Victor of Capua (Victor Capuanus) was a sixth-century bishop of Capua, in Italy.

About his life nothing is known except what is found in his epitaph (C.I.L., 4503), which has been preserved, though the tomb itself has disappeared. This inscription simply states that his episcopate of thirteen years ended in April, 554. The authenticity of the inscription and its chronological data admit of no doubt. Victor is commemorated in the Roman Martyrology on 17 October, as "eruditione et sanctitate conspicus".

His original writings, preserved only in fragments, show him to have been a devoted student and a man of wide and varied learning. His best-known work is the Codex Fuldensis, one of the most ancient manuscripts of the Vulgate, prepared under his direction, and which he himself revised and corrected. In this codex the place of the Four Gospels is taken by a harmony of the Gospels, or as he himself terms it in the preface, a single Gospel composed from the four.

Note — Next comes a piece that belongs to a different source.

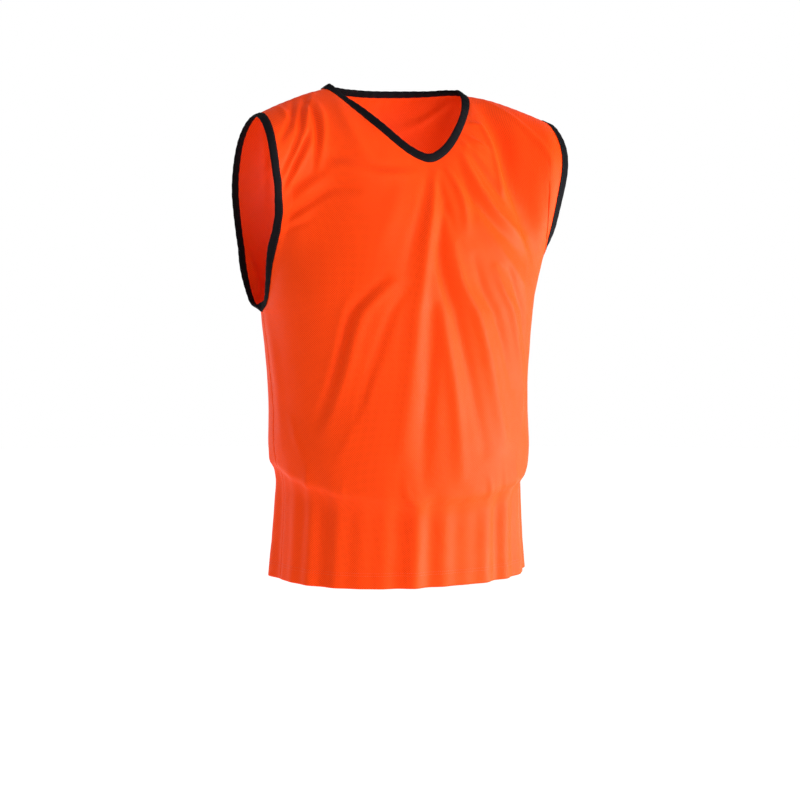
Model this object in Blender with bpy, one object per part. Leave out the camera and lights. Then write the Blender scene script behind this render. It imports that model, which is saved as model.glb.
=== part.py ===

Victor was not certain that the harmony he used was identical with the Diatesseron of Tatian. The discovery of the text of the latter work and recent investigation have made it clear that this Latin harmony used by Victor was drawn up about A.D. 500. The anonymous author of this work simply substituted the Latin of St. Jerome's Vulgate for the Greek of Tatian, and at times changed the order or inserted additional passages. Many of the discrepancies may be due however to subsequent changes.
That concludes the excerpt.